Le gouvernement n'a pas attendu que le débat sur la question fasse irruption dans l'actualité avant d'agir, a ajouté le premier ministre. Il a notamment rappelé la motion d'opposition à la création de tribunaux islamiques au Canada, présentée le 25 mai 2005 par la députée Fatima Houda-Pepin et adoptée à l'unanimité. M. Charest a aussi évoqué la création par son gouvernement d'un groupe de travail sur les accommodements raisonnables dans le domaine de l'éducation (lequel déposera son rapport en juin prochain). Il estime que M. Dumont doit des explications aux Québécois: «Pourquoi y voit-il une urgence nationale [et] pourquoi il était silencieux avant, pourquoi il n'a rien dit? Pourquoi, soudainement, un intérêt pour diviser la société québécoise?»

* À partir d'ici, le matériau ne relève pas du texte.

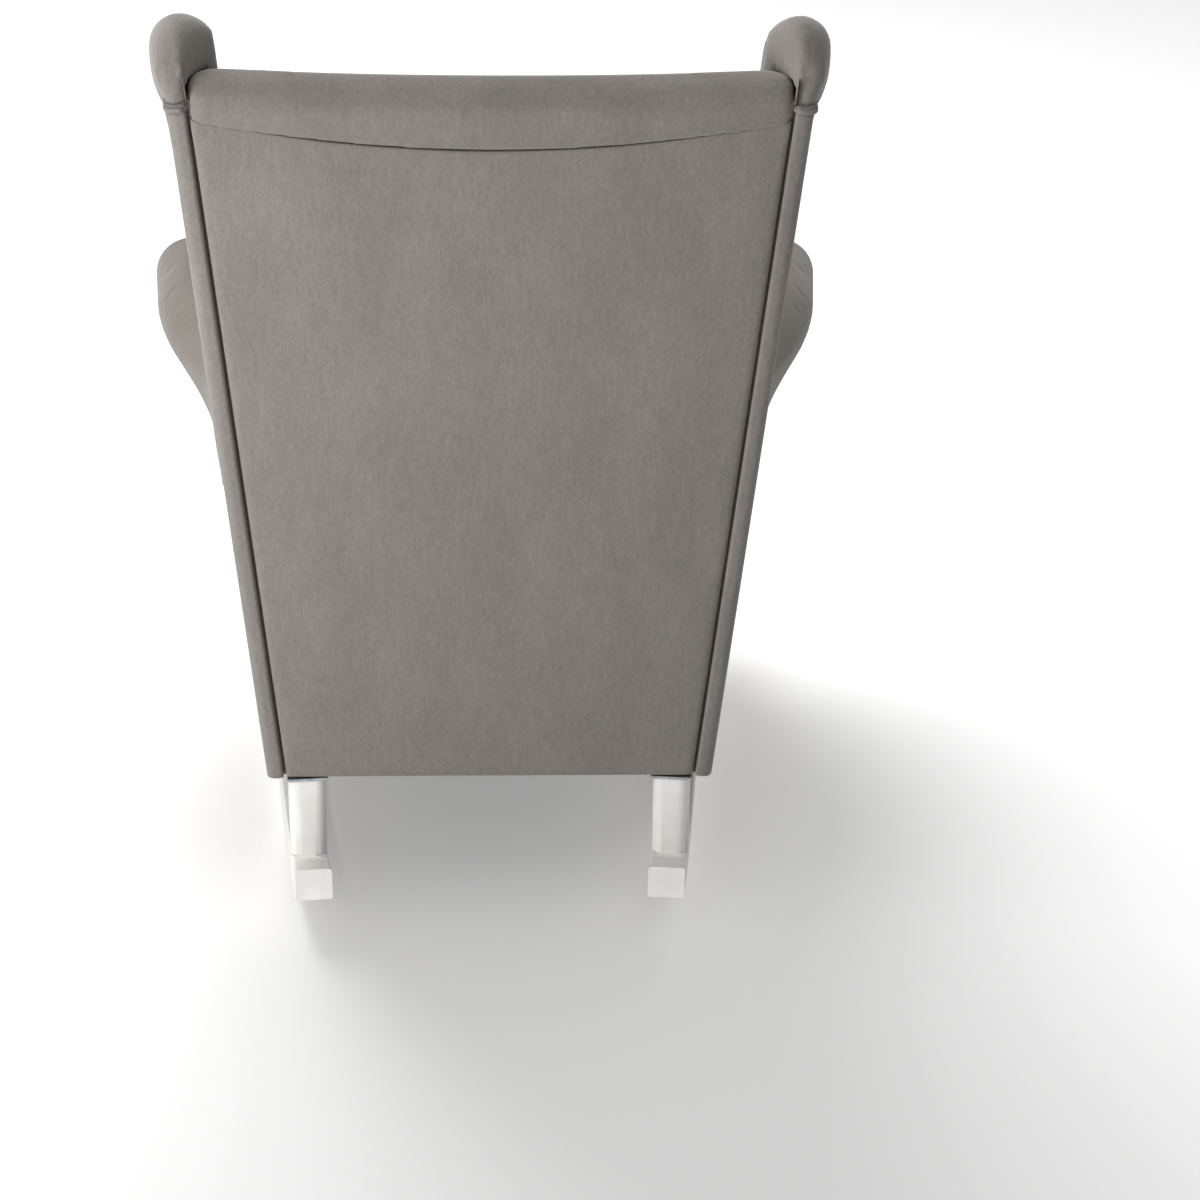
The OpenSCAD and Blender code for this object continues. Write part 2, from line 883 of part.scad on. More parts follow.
// Outside cover of a side: skin, rear strip, front strip, and the swell below the scroll
module side_panel(side) {
    low = -base_trim;
    rows = 8;
    sunk = 0.5;                              // the swell starts this far inside the skin
    start = on_board(scroll_start_y, arm_seam_z)[0];
    end = on_board(front_y, arm_z)[0];
    strip = cover_t - seam;
    color(fabric)
        level_base()
            difference() {
                union() {
                    on_side(side)
                        slab(-skin_t, 0)
                            cover_outline(0);
                    on_side(side)
                        slab(strip_in, 0)
                            intersection() {
                                cover_outline(0);
                                polygon([
                                    [back_a(-1, 0, -base_trim), -base_trim],
                                    [back_a(-1, 0, reach), reach],
                                    [back_a(strip, 0, reach), reach],
                                    [back_a(strip, 0, -base_trim), -base_trim]
                                ]);
                            }
                    on_side(side)
                        slab(strip_in, 0)
                            intersection() {
                                cover_outline(0);
                                polygon([
                                    on_board(front_y - 1, body_z - base_trim),
                                    on_board(front_y - 1, arm_z),
                                    on_board(front_y + strip / cos(splay), arm_z),
                                    on_board(front_y + strip / cos(splay), body_z - base_trim)
                                ]);
                            }
                    on_side(side)
                        skin([
                            for (i = [0 : rows])
                                let (
                                    a = start + (end - start) * i / rows,
                                    share = scroll_share(a),
                                    high = arm_h(a, seam_drop)
                                )
                                [
                                    [a, -2, high],
                                    [a, -2, low],
                                    for (k = [0 : rows])
                                        let (h = low + (high - low) * k / rows)
                                        [a, cover_swell(h) * share - sunk, h]
                                ]
                        ]);
                }
                ahead_of_arms();
            }
}

// Everything in front of the arm fronts
module ahead_of_arms() {
    translate([-reach, front_y - reach, -reach])
        cube([2 * reach, reach, 3 * reach]);
}

module wing_pad(side) {
    color(fabric)
        difference() {
            union() {
                difference() {
                    on_side(side)
                        slab(inner_n, board_in - seam + 0.1)
                            wing_zone();
                    behind(pad_back + seam);
                }
                on_side(side)
                    slab(board_in - seam, cap_low_t)
                        wing_zone();
                on_side(side)
                    slab(board_in - seam, cap_t)
                        intersection() {
                            wing_zone();
                            translate([-reach / 2, side_h(collar_z)])
                                square([reach, reach]);
                        }
            }
            on_side(side)
                slab(board_in - seam, board_out + seam)
                    board_outline(seam);
            on_side(side)
                slab(board_in - seam, cap_t + 1)
                    cover_outline(seam);
        }
}

module arm_pad(side) {
    start = on_board(arm_root_y, arm_root_z)[0] + seam;
    end = on_board(front_y, arm_z)[0];
    edge_r = 25;
    steps = 5;
    color(arm_fabric)
        difference() {
            on_side(side)
                skin([
                    for (i = [0 : 8])
                        arm_ring(start + (end - edge_r - start) * i / 8, 0),
                    for (i = [1 : steps])
                        let (turn = 90 * i / steps)
                        arm_ring(end - edge_r + edge_r * sin(turn), edge_r * (1 - cos(turn)) * 0.6)
                ]);
            on_side(side)
                slab(board_in - seam, board_out + seam)
                    board_outline(seam);
            arm_rail_block(side, 2 * seam);
        }
}

// Padded lining of a side between the deck and the arm's seam
module inner_side(side) {
    root_a = on_board(arm_root_y, arm_root_z)[0];
    front_a = on_board(front_y, arm_z)[0] + 20;
    color(fabric)
        difference() {
            intersection() {
                on_side(side)
                    slab(inner_n, board_in - seam)
                        polygon([
                            [0, 0],
                            [0, arm_h(0, seam_drop)],
                            [root_a, arm_h(0, seam_drop)],
                            [front_a, arm_h(front_a, seam_drop)],
                            [front_a, 0]
                        ]);
                crossbar(front_y, rear_y + back_t, deck_z, seat_z + arm_z);
            }
            behind(pad_back + seam);
        }
}

module dust_cover() {
    top = body_z - seam;
    sheet_t = 1.4;
    from_edge = 2;                           // short of the rear rail's edge
    round_plate = 1;                         // around each leg's plate
    color("#3a3836")
        difference() {
            between_sides(seam - board_in)
                crossbar(front_rail_y, rear_rail_y + rail_t - from_edge, top - sheet_t, top);
            for (side = SIDES)
                for (y = LEG_Y)
                    at_leg(side, y)
                        translate([-plate_w / 2 - round_plate, -plate_w / 2 - round_plate, 0])
                            cube([plate_w + 2 * round_plate, plate_w + 2 * round_plate, 2 * body_z]);
        }
}

module seat_cushion() {
    above_deck = 0.3;
    color(fabric)
        difference() {
            between_sides(cushion_gap - inner_n)
                crossbar(front_y - cushion_front, rear_y + cover_t, deck_z + above_deck, seat_z);
            behind(back_t + cushion_gap);
        }
}

rocker(1);  // rocker_left
rocker(-1);  // rocker_right
leg(1, rear_leg_y);  // rear_leg_left
leg(-1, rear_leg_y);  // rear_leg_right
leg(1, front_leg_y);  // front_leg_left
leg(-1, front_leg_y);  // front_leg_right
leg_plates();
leg_bolts(0);
rocker_screws();
side_board(1);  // side_board_left
side_board(-1);  // side_board_right
side_rail(1);  // side_rail_left
side_rail(-1);  // side_rail_right
front_rail();
rear_rail();
corner_blocks();
back_post(1);  // back_post_left
back_post(-1);  // back_post_right
cross_rail(cross_top_h - cross_h);  // top_rail
cross_rail(cross_low_h);  // lower_back_rail
arm_rail(1);  // arm_rail_left
arm_rail(-1);  // arm_rail_right
frame_screws();
frame_dowels();
seat_springs();
spring_clips();
back_webbing();
seat_deck();
front_border();
inner_back();
top_roll();
back_panel();
side_panel(1);  // side_panel_left
side_panel(-1);  // side_panel_right
wing_pad(1);  // wing_pad_left
wing_pad(-1);  // wing_pad_right
arm_pad(1);  // arm_pad_left
arm_pad(-1);  // arm_pad_right
inner_side(1);  // inner_side_left
inner_side(-1);  // inner_side_right
dust_cover();
seat_cushion();
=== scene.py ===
"""Wing chair on two rockers: padded, velvet-covered body on painted beech legs."""
import math

import bmesh
import bpy
import numpy as np
from mathutils import Matrix, Vector
from mathutils.bvhtree import BVHTree
from mathutils.geometry import delaunay_2d_cdt


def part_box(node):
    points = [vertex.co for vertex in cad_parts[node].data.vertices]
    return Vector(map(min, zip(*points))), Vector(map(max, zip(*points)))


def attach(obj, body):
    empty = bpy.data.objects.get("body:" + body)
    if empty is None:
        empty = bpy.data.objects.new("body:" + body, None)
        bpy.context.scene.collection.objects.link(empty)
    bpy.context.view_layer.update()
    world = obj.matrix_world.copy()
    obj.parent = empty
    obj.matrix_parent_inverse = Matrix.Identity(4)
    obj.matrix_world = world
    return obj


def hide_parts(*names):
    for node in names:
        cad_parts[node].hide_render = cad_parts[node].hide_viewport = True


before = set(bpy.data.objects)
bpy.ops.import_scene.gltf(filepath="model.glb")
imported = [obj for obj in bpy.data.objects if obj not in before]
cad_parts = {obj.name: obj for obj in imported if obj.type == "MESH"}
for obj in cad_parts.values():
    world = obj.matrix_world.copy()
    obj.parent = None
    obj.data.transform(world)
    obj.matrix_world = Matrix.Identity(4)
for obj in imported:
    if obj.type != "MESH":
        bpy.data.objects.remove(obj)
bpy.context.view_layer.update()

# ---------- Sizes of the body, in metres ----------

SPLAY = math.radians(5.8)
LEAN = math.radians(5.6)
RAKE = math.radians(10.56)
REAR_HALF = 0.240          # half width at the lower rear edge
REAR_Y = 0.275             # lower rear edge
FRONT_Y = -0.347           # arm fronts
BODY_Z = 0.160             # underside of the body
WING_Z = 1.063             # wing top at the rear, before rounding
WING_FRONT_Z = 0.978       # wing top at its front corner
BACK_Z = 0.983
COLLAR_Z = 0.957
ARM_Z = 0.567
ARM_ROOT_Y = 0.140
ARM_ROOT_Z = 0.577
ARM_SEAM_Z = 0.470
WAIST_Y = 0.118
WAIST_Z = 0.775
WING_TOP_Y = 0.203
DECK_Z = 0.325
SEAT_Z = 0.445
CUSHION_FRONT_Y = FRONT_Y - 0.025
BACK_T = 0.130             # thickness of the back
PAD_BACK = 0.0523          # depth at which the inner back's padding starts
COVER_T = 0.010            # padding over the rear and front edges
SKIN_T = 0.0026            # cover glued on the plywood
STRIP_IN = -0.0176         # inner edge of the strip beside the back panel
PANEL_IN = -0.0203         # edge of the back panel, over the groove
INNER_N = -0.052           # inner face of a side's padding
BOARD_IN = -0.0182
CAP_T = 0.0085             # how far a wing's cap stands out above its cuff
CAP_LOW_T = 0.0025         # and further down
CREASE_Z = 0.914
CREASE_R = 1.241
SCROLL_OUT = 0.058
SCROLL_R = 0.040
SCROLL_START_Y = 0.158
SCROLL_FULL_Y = -0.212
SEAM_DROP = ARM_Z - ARM_SEAM_Z

SIN_S, COS_S = math.sin(SPLAY), math.cos(SPLAY)
SIN_L, COS_L = math.sin(LEAN), math.cos(LEAN)
SIN_R, COS_R = math.sin(RAKE), math.cos(RAKE)
BACK_RISE = SIN_S * SIN_L * COS_R - COS_L * SIN_R     # how the back recedes up a side
BACK_TURN = SIN_S * COS_L * COS_R + SIN_L * SIN_R     # and outwards from it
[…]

Citoyens ou communautés culturelles?
André Boisclair s'en est aussi pris à Mario Dumont hier. Réagissant à la proposition de M. Dumont de consigner les «valeurs québécoises» dans une constitution du Québec, M. Boisclair s'est lancé: «Il a l'obligation de nous dire s'il veut modifier la Charte québécoise des droits.» Selon M. Boisclair, toutes les valeurs que le chef adéquiste énumère y sont déjà.
Au reste, M. Boisclair croit que la quasi-totalité des arrangements faits avec les minorités sont tout à fait acceptables. «Quand on accorde quelque chose à un groupe ou à un individu, on n'est pas dans un jeu à somme nulle. L'accorder ne m'enlève rien. S'arranger, dans un hôpital, pour respecter les règles juives après un décès, qu'est-ce que ça m'enlève à moi? Rien. Lorsqu'on a accordé le droit de vote aux femmes, on ne l'a pas enlevé aux hommes! On a transformé notre société et on a appris à partager le pouvoir et à mieux vivre ensemble. Et c'est ça, le défi du Québec d'aujourd'hui.»
Par ailleurs, pour M. Boisclair, dans le contexte actuel, il faut valoriser la notion de citoyen. Il rappelle que lorsqu'il était au gouvernement, le ministère responsable de l'immigration avait pour nom «Relations avec les citoyens». Il déplore que, pour des raisons qui tiennent au «clientélisme», les libéraux, à leur retour au pouvoir, se soient «empressés de rebaptiser le ministère des "communautés culturelles", une vision de la société québécoise à [son] avis passéiste, comme si, d'un côté, il y avait des Québécois et, de l'autre, des communautés culturelles». Cela, a-t-il déploré, «contribue bien davantage à élever des barrières entre les gens qu'à les faire disparaître».